Diante de tantos elementos simbólicos e estéticos, percebe-se que O Segredo do Abismo é um filme bem fundamentado teoricamente, pois abordou todos esses ternas mitológicos e semióticos. Na esfera do significado, o filme é passível de muitas interpretações, levando o espectador a fazer verdadeiras viagens filosóficas. De fato, Cameron se saiu bem nesta produção, pois conseguiu criar uma atmosfera azul e reflexiva. Se a trama de O Segredo do Abismo não é inédita para o cinema, é pelo menos inusitada para a Ufologia.
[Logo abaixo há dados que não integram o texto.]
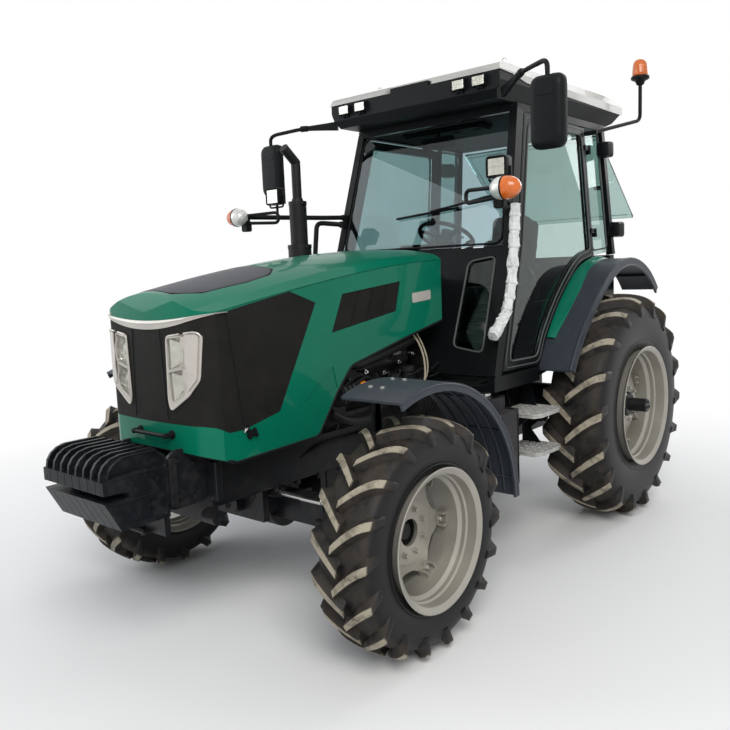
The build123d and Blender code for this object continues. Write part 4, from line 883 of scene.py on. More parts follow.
# %% Rear rims and axle ends
for sign, side in SIDES:
    low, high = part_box(f"rear_tyre_{side}")
    middle = (low + high) / 2
    rim = turn_round(rolled_rim(0.216, 0.407, 0.382, 0.352, 0.007), 112)
    steps = 144
    cone = [(0.075, 0.072), (0.09, 0.105), (0.088, 0.13), (0.05, 0.215), (0.02, 0.285), (-0.004, 0.31),
            (-0.01, 0.345)]
    back = [(x - 0.01, r) for x, r in reversed(cone)]
    dish = turn_round(cone + back, steps)
    parts = [rim, dish]
    for k in range(8):
        spot = about_x(2 * pi * (k + 0.5) / 8, 0.0)
        parts.append(moved(chunk((0.045, 0.085, 0.03), (0.002, 0, 0.334)), spot))
        for across in (-0.022, 0.022):
            head = moved(bolt(0.013, 0.02), Matrix.Translation((0.022, across, 0.326)))
            parts.append(moved(head, spot))
    for k in range(8):
        tilt = Matrix.Translation((0.086, 0, 0))
        parts.append(moved(moved(bolt(0.012, 0.022), tilt), about_x(2 * pi * k / 8, 0.112)))
    made = piece(f"dished_rim_rear_{side}", on_side(sign, join(*parts)), "rim_silver", f"rear_wheel_{side}",
        spot=middle)
    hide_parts(f"rear_rim_{side}")
    bar_shape = turn_round([(-0.2, 0.0001), (-0.2, 0.046), (0.218, 0.046), (0.224, 0.04), (0.224, 0.0001)], 48)
    boss = turn_round([(-0.06, 0.047), (-0.06, 0.085), (0.086, 0.085), (0.1, 0.074), (0.104, 0.047)], 48)
    ends = [moved(moved(bolt(0.0065, 0.008), Matrix.Translation((0.2235, 0, 0))),
        about_x(2 * pi * k / 3, 0.024)) for k in range(3)]
    piece(f"axle_end_{side}", on_side(sign, join(bar_shape, boss, *ends)), "black_iron",
          f"rear_wheel_{side}", spot=middle)
    print(made.name, len(made.data.polygons), "faces")

# %% [markdown]
# The nose carries most of the small parts. Many of them follow the curved
# sheet of the bonnet, so their points are found by casting a ray at the CAD
# surface and setting the point where the ray lands, a little proud of it.
# Flat parts with openings start as an outline with holes, which is split into
# triangles and given a thickness. Round bars are swept along a line.

# %% Helpers: outlines, tubes and places on a surface
def rounded_line(corners, reach, steps=4, closed=False):
    """The corners of a line, each cut by a smooth curve of the given reach."""
    corners = [Vector(c) for c in corners]
    count, line = len(corners), []
    for k, corner in enumerate(corners):
        if not closed and k in (0, count - 1):
            line.append(corner)
            continue
        before, after = corners[k - 1] - corner, corners[(k + 1) % count] - corner
        a = corner + before.normalized() * min(reach, before.length / 2)
        b = corner + after.normalized() * min(reach, after.length / 2)
        line += [(1 - t) ** 2 * a + 2 * t * (1 - t) * corner + t * t * b
            for t in (m / steps for m in range(steps + 1))]
    return line


def tube(path, radius, sides=12):
    """A round bar along a line; radius may be a list, one for each point."""
    path = [Vector(p) for p in path]
    radii = radius if isinstance(radius, (list, tuple)) else [radius] * len(path)
    points, side = [], None
    for k, (place, size) in enumerate(zip(path, radii)):
        ahead = (path[min(k + 1, len(path) - 1)] - path[max(k - 1, 0)]).normalized()
        side = side or ahead.orthogonal()
        side = (side - ahead * side.dot(ahead)).normalized()
        other = ahead.cross(side)
        for m in range(sides):
            a = 2 * pi * m / sides
            points.append(place + size * (cos(a) * side + sin(a) * other))
    ends = [tuple(reversed(range(sides))), tuple(len(points) - sides + m for m in range(sides))]
    return points, ring_faces(len(path), sides) + ends


def hoop(path, radius, sides=12):
    """A round bar along a closed line."""
    return tube(path + path[:1], radius, sides)


def plate(outline, holes, thick, to_space):
    """A sheet between depth 0 and thick, from a flat outline with holes."""
    loops = [[Vector((p[0], p[1], 0)) for p in loop] for loop in (outline, *holes)]
    flat = [p for loop in loops for p in loop]
    size = len(flat)
    points = [to_space(p.x, p.y, depth) for depth in (0, thick) for p in flat]
    faces = []
    for tri in tessellate_polygon(loops):
        faces += [tuple(tri), tuple(size + i for i in reversed(tri))]
    start = 0
    for loop in loops:
        for m in range(len(loop)):
            a, b = start + m, start + (m + 1) % len(loop)
            faces.append((a, b, b + size, a + size))
        start += len(loop)
    return points, faces


def skin_of(*names):
    """A search tree of CAD surfaces, for casting rays at them."""
    shapes = [([tuple(v.co) for v in nodes[n].data.vertices],
               [tuple(p.vertices) for p in nodes[n].data.polygons]) for n in names]
    return BVHTree.FromPolygons(*join(*shapes))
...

Por mais que esteja habituada aos seus já expressivamente dilatados padrões de atuação, a Ufologia só teve a ganhar com a release de O Segredo do Abismo.
Ficha Técnica
O Segredo do Abismo
Direção — James Cameron
Produção — Gale Anne Hurd
Ano — 1989, EUA, Oscar de efeitos especiais
Estúdio — Fox Films
Música — Alan Silvestri
Diretor de fotografia — Mikael Salomon
Duração — 134 min.
Elenco — Ed Harrys, Maria Elizabeth Mastrantonio e Michael Biehn
Resenha: Quando um submarino nuclear americano é misteriosamente atingido por uma nave não identificada, a tripulação que trabalha na plataforma de perfuração de petróleo Deepcore é requisitada para investigar o naufrágio. Reluta, mas parte para a missão. A 600 m de profundidade, encontra o submarino à beira de um abismo de 4.000 m de profundidade. Assim tem início uma incrível aventura, onde a tripulação é levada ao coração do abismo, encontrando alienígenas poderosos, capazes de destruir a Humanidade. No entanto, somente eles podem salvar o mundo dos segredos terríveis que habitam as profundezas do abismo.